Des ateliers vont avoir lieu à partir de la fin du mois de mai avec l’Accueil de Loisirs Pasteur de Courteline, en direction des jeunes ; avec le Centre social Pluriel(le)s (au sein de l’EPN), dans le cadre de la programmation jeunesse mais ouverts à tous les curieux (jeunes ou moins jeunes) ; avec 5 adolescentes bénévoles, qui nous aiderons à tester le module nomade du Living Lab dans une tente installée dans le jardin Theuriet, en invitant les gens du quartier à se ballader virtuellement dans le quartier via le Sanikart. Nous réfléchissons aussi à des actions avec la Mission locale et des antennes emploi de proximité, pour travailler sur les compétences numériques mais aussi la mobilité, la citoyenneté, l’accès aux services publics. A l’heure d’aujourd’hui, le numérique n’est pas assez pris en compte par les professionnels de la jeunesse et de l’insertion : des projets comme Sanikart visent à rattraper ce retard par un mode ludique créatif et collaboratif.

E21: D’autres exemples d’actions…?

M.B.: L’observatoire des usages numériques et collaboratifs, qui valorise des pratiques exemplaires développées sur notre territoire dans différents domaines, tel que l’économie sociale et solidaire, et qui produit des données qualitatives sur les représentations et les usages du numérique sur notre territoire. Pour donner à voir ces ressources nous développons collectivement le wiki Savoirscom1.comptoir.net. Il s’agit d’une boîte à outils numérique, favorisant l’accès à l’information et le partage d’expériences. A l’intérieur, on y retrouve des exemples de projets, de fiches méthodologiques, des ressources documentaires, etc. Certains projets menés par les membres de CoopAxis sont d’ailleurs présentés dans cet observatoire.

E21: Quel est le lien de votre projet avec le territoire ?

M.B.: Nous espérons participer à l’essaimage d’une nouvelle culture des usages numériques, qui remette l’humain au centre, développe la créativité, notamment sur le plan économique. Les gens se sentent souvent victimes du numérique : il est donc crucial qu’ils s’approprient cet outil au lieu de le subir ou d’en être de simples consommateurs. En s’appuyant sur le potentiel du numérique, notre projet vise ainsi à renforcer le pouvoir d’agir des gens et leur capacité à entreprendre de manière collective sur leur territoire.

E21: Selon vous, quels sont les conseils pour assurer le succès d’un tel projet ?

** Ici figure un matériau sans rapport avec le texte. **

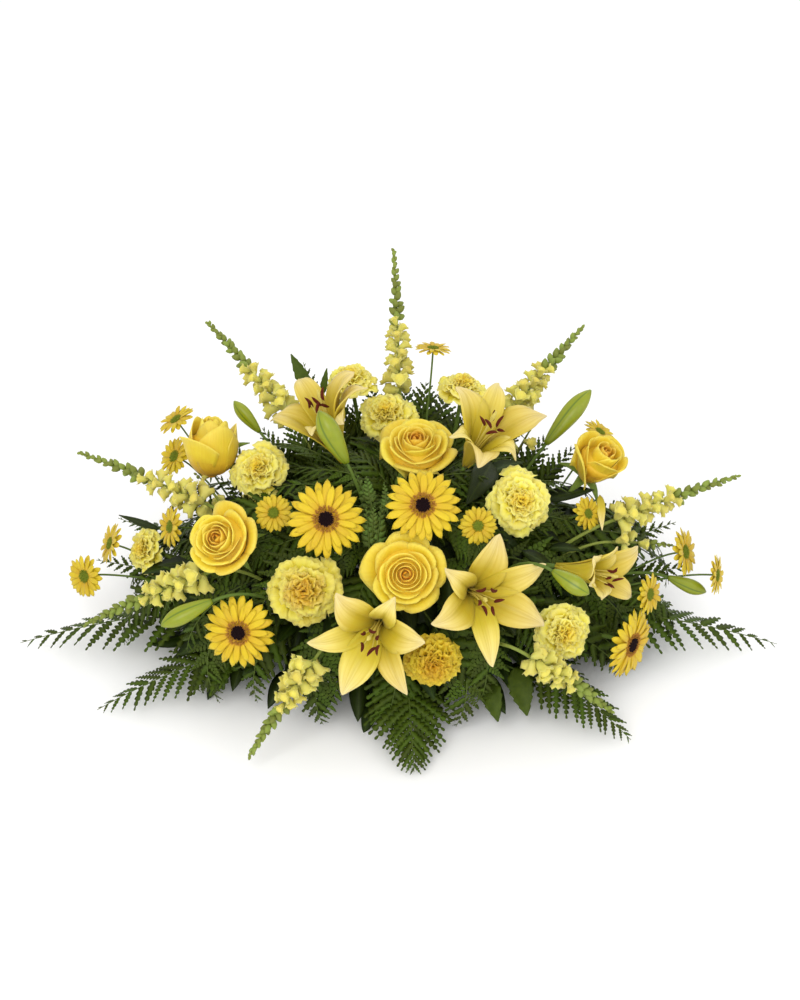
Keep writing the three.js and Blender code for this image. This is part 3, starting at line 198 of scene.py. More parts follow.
# The share of a rim frond that has the longer leaflets
CUT_SHARE = 0.66

# How far the foot lies behind the middle of a flower, as a share of its width
FOOT_SHARE = {"rose": 0.24, "gerbera": 0.1, "carnation": 0.26, "pompon": 0.26, "daisy": 0.12}
NEAR_PARALLEL = 0.9


def vec(*numbers):
    return np.array(numbers, float)


def unit(vector):
    return vector / np.linalg.norm(vector)


RIGHT = vec(1, 0, 0)
UP = vec(0, math.sin(TILT), math.cos(TILT))
TOWARD = vec(0, -math.cos(TILT), math.sin(TILT))
MIDDLE = RIGHT * (MIDDLE_COLUMN - FOOT_COLUMN) * UNIT + UP * (FOOT_ROW - MIDDLE_ROW) * UNIT


def sight_line(column, row):
    """Where the sight line through a column and row crosses the drawing, and its run per mm nearer."""
    across = RIGHT * (column - MIDDLE_COLUMN) * UNIT + UP * (MIDDLE_ROW - row) * UNIT
    return MIDDLE + across, TOWARD - across / DISTANCE


def spot(column, row, near):
    start, run = sight_line(column, row)
    return start + run * near


def nearness(point):
    return (point - MIDDLE) @ TOWARD


def spot_at_height(column, row, height):
    start, run = sight_line(column, row)
    return start + run * (height - start[2]) / run[2]


def spot_on_mound(column, row, lift):
    """Where the sight line meets the mound, or comes closest to it."""
    start, run = sight_line(column, row)
    sizes = vec(*MOUND_SIZE)
    source = (start - vec(0, 0, MOUND_BASE)) / sizes
    step = run / sizes
    a = step @ step
    b = source @ step
    root = max(0, b * b - a * (source @ source - 1))
    return start + run * ((math.sqrt(root) - b) / a + lift)


def facing(right, up):
    toward = math.sqrt(max(0, 1 - right * right - up * up))
    return unit(RIGHT * right + UP * up + TOWARD * toward)


def flower_frame(foot, axis, spin=0.0):
    """Turns a flower's own frame into its place: z out of its face, spin in degrees."""
    z = unit(axis)
    hint = UP if abs(z[0]) > NEAR_PARALLEL else RIGHT
    x = unit(hint - z * (hint @ z))
    y = np.cross(z, x)
    turn = math.radians(spin)
    place = np.eye(4)
    place[:3, 0] = x * math.cos(turn) + y * math.sin(turn)
    place[:3, 1] = y * math.cos(turn) - x * math.sin(turn)
    place[:3, 2] = z
    place[:3, 3] = foot
    return place


def bloom_frame(kind, bloom, spin=0.0):
    """The place of a flower of the tables or of the back."""
    if bloom.name in BACK_BLOOMS:
        foot, axis, _ = BACK_BLOOMS[bloom.name]
        return flower_frame(vec(*foot), vec(*axis), spin)
    axis = facing(bloom.right, bloom.up)
    return flower_frame(bloom_spot(bloom) - axis * bloom.width * FOOT_SHARE[kind], axis, spin)


def bloom_spot(bloom):
    return spot_on_mound(bloom.column, bloom.row, bloom.lift)


def back_bloom(name):
    return Bloom(name, 0, 0, BACK_BLOOMS[name][2], 0, 0, 0)


ROSES += [back_bloom("rose_back")]
CARNATIONS += [back_bloom("carnation_back_left"), back_bloom("carnation_back_right")]


def smooth_line(stations, count):
    """Evenly spread rows on a smooth line through the stations."""
    stations = np.array(stations, float)
    first = 2 * stations[0] - stations[1]
    last = 2 * stations[-1] - stations[-2]
    padded = np.vstack([first, stations, last])
    place = np.linspace(0, len(stations) - 1, count)
    low = np.minimum(place.astype(int), len(stations) - 2)
    t = (place - low)[:, None]
    a, b, c, d = (padded[low + k] for k in range(4))
    return 0.5 * (2 * b + (c - a) * t + (2 * a - 5 * b + 4 * c - d) * t**2 + (3 * b - a - 3 * c + d) * t**3)


def put(points, place):
    return points @ place[:3, :3].T + place[:3, 3]


def stacked(x, y, z):
    return np.stack(np.broadcast_arrays(x, y, z), axis=-1)


def round_turns(count):
    return np.linspace(0, 2 * np.pi, count, endpoint=False)


def map_of(across, along):
    """The map of a net of points: for each of them its share across and along."""
    u, v = np.meshgrid(across, along)
    return np.stack([u.ravel(), v.ravel()], -1)


def read(items, name, width, kind=np.float32):
    """One value of a mesh for all of its points, corners or faces."""
    values = np.zeros(len(items) * width, kind)
    items.foreach_get(name, values)
    values = values.astype(float) if kind == np.float32 else values
    return values.reshape(-1, width) if width > 1 else values


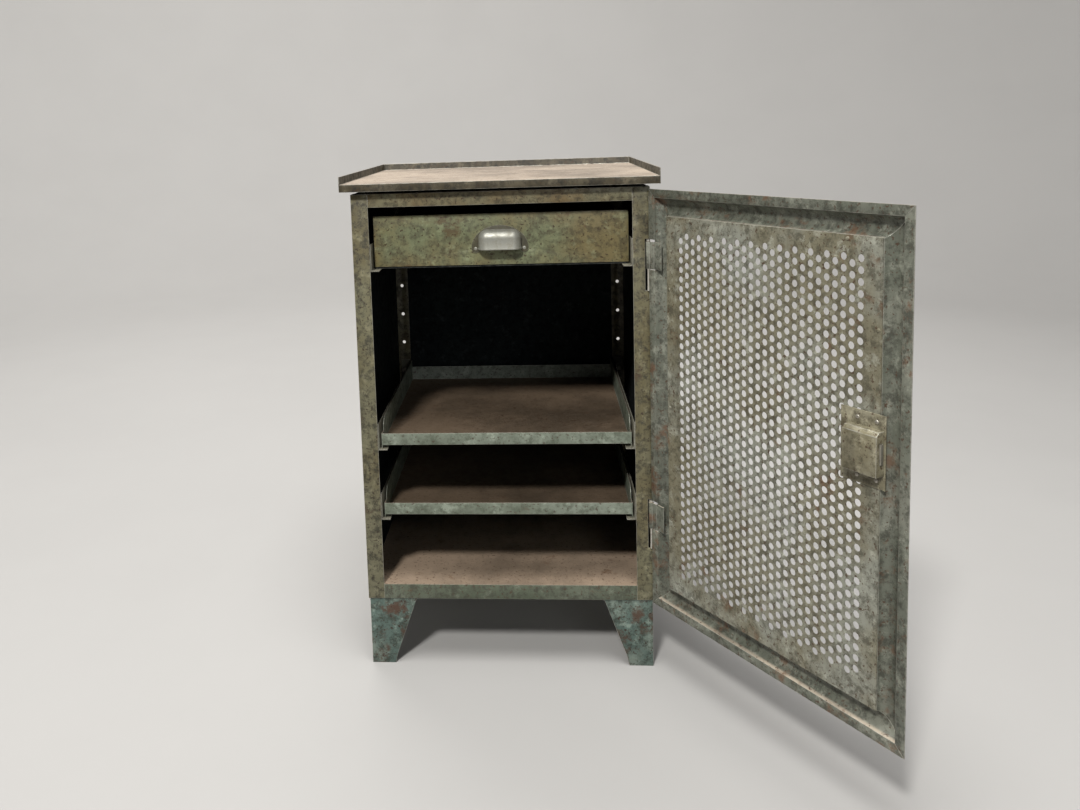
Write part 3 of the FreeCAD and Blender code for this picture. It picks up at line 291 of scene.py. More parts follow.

M.B.: Comme le dit Michel Briand, lorsqu’il témoigne de sa longue expérience autour du numérique et de la démocratie locale, il s’agit en premier lieu de « faire avec », de se donner le temps pour assimiler ce genre de changements. Une véritable transformation culturelle est en cours et tout le monde doit être mis en capacité de se l’approprier. Un projet de ce type nécessite donc une bonne dose de militantisme au sein de ses promoteurs, mais aussi une certaine ouverture d’esprit chez les membres de la société civile. Il faut ensuite travailler le langage, construire un discours cohérent et un vocabulaire commun, sachant toutefois que les actions concrètes restent l’arme de conviction la plus efficace.